Purge duplicate photo and video files

Primary LanguagePythonMIT LicenseMIT

photodedup - Purge duplicate photo and video files

This tool is used for purging (deleting) duplicate files from your directory tree(s).

Context and primary usage

  • I take photos and videos mostly on my OnePlus 6T phone. They land in /DCIM/Camera. I create folders within /DCIM for specific activities (such as /DCIM/Dunes) in an effort to keep the Camera folder sane.
  • I periodically use the wonderful FolderSync Pro on my phone to push the entire /DCIM tree up to the file server on my LAN. I set up FolderSync to push the entire /DCIM tree "To remote folder" so that no modifications are ever done on the phone itself, and the DCIM tree on the LAN only accumulates files (never deleted by FolderSync). Note that files will accumulate DCIM/Camera folder on the LAN.
  • On the phone I use the wonderful Simple Gallery Pro - Photo Manager & Editor as my gallery app.

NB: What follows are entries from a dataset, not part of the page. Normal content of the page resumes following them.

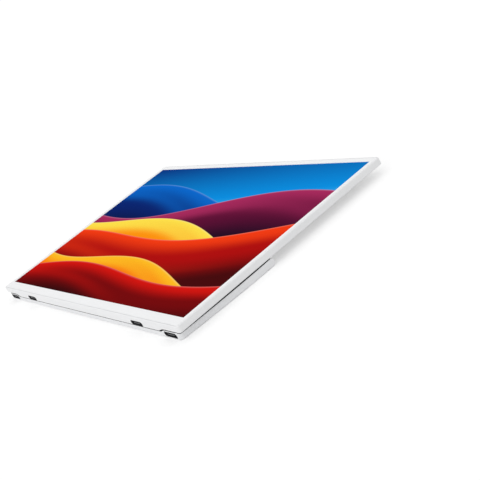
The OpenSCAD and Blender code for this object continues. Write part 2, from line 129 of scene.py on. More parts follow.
# Sockets: x and z of the opening, thickness of its wall, lowest and highest z of the body behind
SOCKETS = {
    "outer_left": (-159.2, 3.6, 3.3, 2.6, 5.6),
    "inner_left": (-109.0, 7.2, 1.8, 6.4, 8.6),
    "inner_right": (109.0, 7.2, 1.8, 6.4, 8.6),
    "outer_right": (159.2, 3.6, 3.3, 2.6, 5.6),
}
OPENING_W, OPENING_H, RIM = 18.6, 3.8, 0.3
# Depth, half width and end wall of a socket's body, the space in it, its tongue, and the ribbon's slot
SOCKET_DEEP, SOCKET_HALF, SOCKET_END = 8.0, 9.0, 0.8
HOLE_HALF_W, HOLE_HALF_H, TONGUE_HALF_W, TONGUE_HALF_H = 8.2, 0.65, 5.2, 0.45
RIBBON_SLOT = (18, 46), (-99.3, -97.9)

# Keys: the body of each, its cap's half sizes and top, and the length, width and depth of its marks
KEYS = {"power_key": "power", "plus_key": "plus", "minus_key": "minus"}
KEY_HALF_W, KEY_HALF_L, KEY_SHELF = 1.2, 3.0, 1.3
MARK_LONG, MARK_WIDE, MARK_DEEP = 1.3, 0.24, 0.14

# Stand: top of its plate, radii of its barrel and lip, and of the holes for sleeve, pin and screws
STAND_TOP, BARREL_R, LIP_R = 2.0, 3.0, 0.85
SLEEVE_R, PIN_R, LEAF_SCREW_R, LEAF_FIT = 1.9, 1.25, 0.8, 0.05
LEAF_SCREW_X, LEAF_SCREW_Y = (4.0, 12.0), AXIS_Y - 20


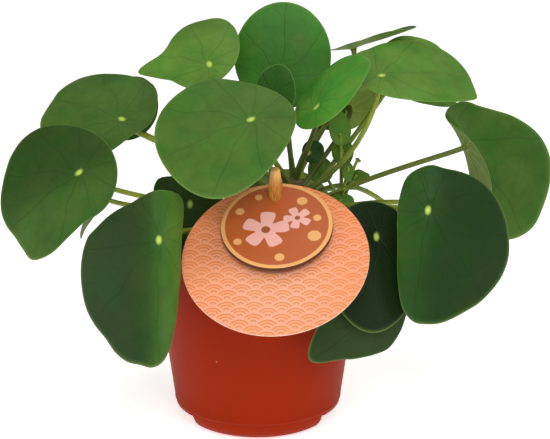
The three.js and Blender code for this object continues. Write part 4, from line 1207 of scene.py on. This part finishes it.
peg_profile = rounded_profile([(0.5, PEG_FOOT, 0), (2.1, PEG_FOOT, 0.4), (PEG_RADIUS, -54, 1),
                               (PEG_RADIUS, 9, 1.2), (2.35, 18.9, 0.5), (1.3, PEG_TOP, 0)], 5)
peg_profile = np.concatenate([peg_profile[:-1], [(1.3, PEG_TOP), (0.4, PEG_TIP)]])
peg_turn = about_x(PEG_LEAN)
peg_rows = turned_rows(peg_profile, PEG_COLUMNS) @ peg_turn.T + PEG_ZERO
peg_points = round_points(peg_turn @ [0, 0, PEG_FOOT] + PEG_ZERO, peg_rows[:, ::-1],
                          peg_turn @ [0, 0, PEG_TIP] + PEG_ZERO)
peg_around = np.repeat(np.arange(PEG_COLUMNS)[::-1][None] / PEG_COLUMNS * PEG_ROUND, len(peg_profile), 0)
peg_flat = np.stack([peg_around, np.repeat(peg_profile[:, 1, None], PEG_COLUMNS, 1)], -1).reshape(-1, 2)
peg_flat = np.concatenate([[[0, PEG_FOOT]], peg_flat, [[0, PEG_TOP]]])
peg = new_piece("wooden_peg", peg_points, round_faces(len(peg_profile), PEG_COLUMNS), [peg_wood],
                flat=peg_flat)
stands_for(peg, "label_peg")
print("peg:", triangles(peg), "triangles")

# %% [markdown]
# ## Side shoot
#
# A money plant sends up young shoots beside its trunk. This one is a small tuft: thin stems from one
# stub, each with a small soft leaf. They use the same formulas as the large ones, and all of them
# go into one mesh because the solid is one body too.

# %% The side shoot's leaves
PUP_FOOT = np.array([46.0, 22, 88])
PUP_FORK = np.array([47.0, 21, 118])
PUP_LOOK = (0.85, 1, 0)  # light and olive, as young leaves are
PUP_DROOP = [8, 8, 8, 8]
PUP_THICKNESS = 0.6
PUP_COLUMNS = 36
PUP_SCALE = 2.5  # how many times smaller its spots and veins are than a large leaf's
STEM_RADIUS = 0.9
PUP_LEAVES = [
    dict(at=(46.5, 25, 156), tilt=70, faces=-75, tip=180, length=20, width=13, ahead=0.2),
    dict(at=(47.5, 26, 147), tilt=60, faces=-110, tip=20, length=15, width=13, ahead=0.1),
    dict(at=(56, 27, 132), tilt=20, faces=-90, tip=90, length=12, width=12, ahead=0.1),
    dict(at=(48, 3, 131), tilt=18, faces=100, tip=90, length=27, width=9, ahead=0),
    dict(at=(57, 34, 140), tilt=30, faces=40, tip=40, length=10, width=4, ahead=0.2),
    dict(at=(51, 21, 138), tilt=65, faces=-60, tip=-20, length=12, width=7, ahead=0.2),
    dict(at=(36, 37, 131), tilt=70, faces=-80, tip=190, length=16, width=15, ahead=0.1),
    dict(at=(46, 10, 122), tilt=55, faces=-70, tip=90, length=15, width=9, ahead=0.1),
]
print(len(PUP_LEAVES), "young leaves, the longest", max(leaf["length"] for leaf in PUP_LEAVES), "mm")


# %% The side shoot
def pup_arrays():
    """Blades, stems and the stub, each a closed surface, one after the other in one list."""
    points, flats, faces, chosen = [], [], [], []
    values = {key: [] for key in ("underside", "margin", "tone", "age", "along", "painted_shade")}

    def take(new_points, new_faces, material, flat=None, **numbers):
        """Adds one closed surface to the lists; what has no number of a name gets 0."""
        faces.extend([[i + sum(len(p) for p in points) for i in face] for face in new_faces])
        points.append(new_points)
        flats.append(np.zeros((len(new_points), 2)) if flat is None else flat)
        chosen.extend([material] * len(new_faces))
        for key in values:
            values[key].append(np.asarray(numbers.get(key, np.zeros(len(new_points)))))

    rise = (PUP_FORK - PUP_FOOT) / np.linalg.norm(PUP_FORK - PUP_FOOT)
    for leaf in PUP_LEAVES:
        young = dict(leaf, droop=PUP_DROOP)
        blade_points, flat, numbers, rows = blade_arrays(young, PUP_LOOK, PUP_COLUMNS, PUP_THICKNESS)
        take(blade_points, round_faces(rows, PUP_COLUMNS), 0, flat * PUP_SCALE, **numbers)
        start, to = PUP_FORK + (PUP_FOOT - PUP_FORK) * 0.1, np.array(leaf["at"], float)
        half = (PUP_FORK + to) / 2 + rise * 4
        handles = (start, start + (half - start) * 2 / 3, to + (half - to) * 2 / 3, to)
        stem_points, along, steps, sides = stalk_arrays(handles, lambda s: STEM_RADIUS + 0 * s, 14, 10)
        take(stem_points, round_faces(steps, sides), 1, along=along)
    handles = (PUP_FOOT, PUP_FOOT + rise * 10, PUP_FORK - rise * 10, PUP_FORK)
    stub_points, along, steps, sides = stalk_arrays(handles, lambda s: 3 - 1.2 * s, 16, 16)
    take(stub_points, round_faces(steps, sides), 1, along=0 * along)
    numbers = {key: np.concatenate(parts) for key, parts in values.items()}
    return np.concatenate(points), faces, chosen, np.concatenate(flats), numbers


pup_points, pup_faces, pup_chosen, pup_flat, pup_values = pup_arrays()
pup = new_piece("young_side_shoot", pup_points, pup_faces, [leaf_skin, stalk_skin], pup_values, pup_flat,
                pup_chosen)
stands_for(pup, "pup")
print("side shoot:", triangles(pup), "triangles")
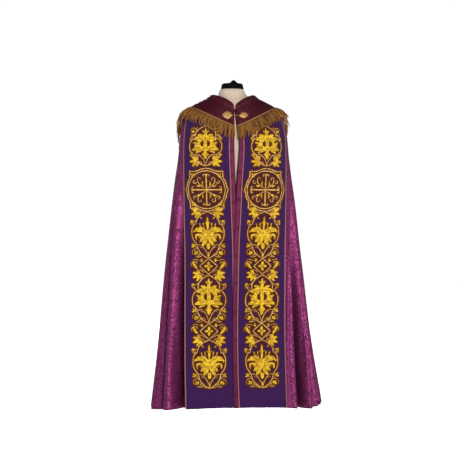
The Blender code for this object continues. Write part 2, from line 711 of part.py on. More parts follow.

Periodically, when I feel like organizing photos/videos on my phone I'll look through the Camera folder and move photos/videos to existing or new folders within /DCIM, such as /DCIM/Dunes.
  • Now we have a problem... Since FolderSync runs push the full /DCIM tree to the LAN file server I'll tend to accumulate copies of photos/videos in both the Camera and the Dunes folders. Without some scheme to control the mess, over time I'll end up with tons of duplicate files.
  • photodedup is used to find all duplicate files within the LAN DCIM/ tree and optionally delete duplicates that exist in the DCIM/Camera folder.

Usage notes and features

  • The primary usage is to delete files in the LAN-side DCIM/Camera folder that also exist in other folders within DCIM/, as described above.
  • Nothing is deleted unless the --purge switch is specified. Without --purge duplicates are only listed.
  • You may have other photo trees from prior phones and backups on your hard disk. --second-tree mode supports deleting duplicate files from these older/other backups that also exist in the main tree (main_root). In the Two tree mode, and --no-time and --no-size switches example below the file China Wall Video.MOV would be deleted from the secondary tree folder /mnt/share/media/Pictures/Dunes/Dan, and retained in the main tree folder /mnt/share/media/Chris phone pix/Dunes.
  • photodedup works on all file types, not just media files. When using the --second-tree mode duplicates found in both the main tree and the second tree may be deleted from the second tree regardless of file type/extension. Note that single tree mode specifically looks for duplicates relative to the DCIM/Camera folder, so this mode is pretty photo/video specific. Other tools for finding duplicates may be better suited to your needs, including CCleaner and Beyond Compare.
  • Some evil file management tools clobber the file modification datetime on files. (Both FolderSync and Simple Gallery are well behaved.) This gives rise to duplicate photos that in the trees that have different modification times. The --no-time switch may be specified to disable matching on datetime. See Two tree mode, and --no-time and --no-size switches example below for file IMG_20140426_115922_309.jpg.
  • Eventually you'll have files from different cameras that have the same filename but different datetime and size. photodedup will recognize these as different files and not attempt any purges. Alternately, you may edit a file and save it to the same filename, producing a duplicate with a different size. To identify the original and edited versions as duplicates specify the --no-size switch along with the --no-time switch. See Two tree mode, and --no-time and --no-size switches example below for file DSCF2363.JPG. Three different versions of this file exist, some with differing datetime stamps. Manually deleting these duplicates may be most appropriate.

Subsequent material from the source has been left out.